Lent follows, which is given as a season of preparation for the celebration and joy of Easter. Of all the seasons of the Church's calendar, Lent is likely the oldest. Lent functioned in a couple of different ways for the early Church (3rd-4th Centuries). It was chiefly a time for preparation of catechumens who were to be baptized at Easter. During this time, those who would be baptized fasted, prayed, and focused their study of the Christian faith. Lent was also a time for the faithful who had fallen into grave sin to repent and rejoin the faithful to receive Holy Communion. Because the Christian faith is a communal faith, the whole Church took up prayer and fasting with both the catechumens and the penitents. During this season everyone is encouraged to deepen their own lives of faith by the ancient spiritual disciplines of prayer, giving of alms, and fasting. Lent along with the Season of Easter are the only seasons of the Church that have a specific number of days. Lent is forty days long, symbolic both of Israel's forty years in the wilderness and Jesus' forty days of fasting in the wilderness. It is marked by the color purple. 

Holy Week

Lent ends with a focused retelling and reliving of Jesus' last week before His Crucifixion and Resurrection. It begins on the Sunday before Easter, known as Palm Sunday or Passion Sunday. On this day the Church commemorates Jesus' entry into Jerusalem to begin His final work of our redemption. On Palm Sunday we live out the Biblical story by waving palm branches of our own and crying out "Hosannah to the Son of David." On Palm Sunday we will also hear Jesus' Passion. The week ends with the Triduum, also known as the "Three Days." It begins on Maundy or Holy Thursday, where we remember on the night of His betrayal how he washed the disciples feet and how he took bread and wine and instituted the great gift of Holy Communion, saying, "This is my body....this is my blood." The service doesn't end on Thursday, but rolls into the events of Good Friday, just as the Gospels report. On Good Friday, we venerate the cross and hear Jesus upon the cross take away our sins and win for us our freedom from the wages of sin. The third of the Three Days is the Easter Vigil celebrate don Saturday evening. It is a long service which watches and waits for the dawn of Easter Sunday and celebrates Jesus' resurrection. 
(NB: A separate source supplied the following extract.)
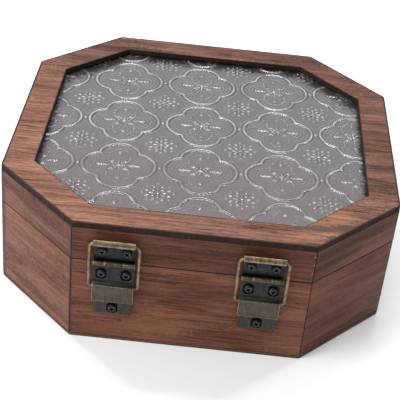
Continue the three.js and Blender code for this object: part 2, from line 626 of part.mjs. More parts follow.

Like Christmas, most people think of Easter as one day. All of our secular calendars mark it only as a single day, but for the Church the celebration of Jesus' resurrection can't be really done in a day. It really can't even be done in a week or even a life time. But the Church has given, according to the Biblical witness, (Acts 1–2), 50 days of celebration. Just as Jesus appeared to the apostles for forty days after Easter and then on the fiftieth day (Pente-cost) He sent the Holy Spirit upon the Church. Easter then is a week of weeks (seven weeks) that we sing and celebrate Christ's resurrection from the dead, trampling down death by His death. During this time at Church we regularly greet one another with the words, "Alleluia! Christ is risen. He is risen, indeed. Alleluia!" 

Time after Trinity (after Pentecost)

The Time after Trinity (also known as the Time after Pentecost) comprises the second half of the Church's year. Where the first half was devoted to following the events of Jesus' earthly ministry, this half is given to the growth of the Church's faith and life through hearing His teaching, preaching, and miracles. It is marked by the color green to signify the Holy Spirit's continual work of growing the Church. The Church's year ends with the Feast of Christ the King always the Sunday before the First Sunday of Advent.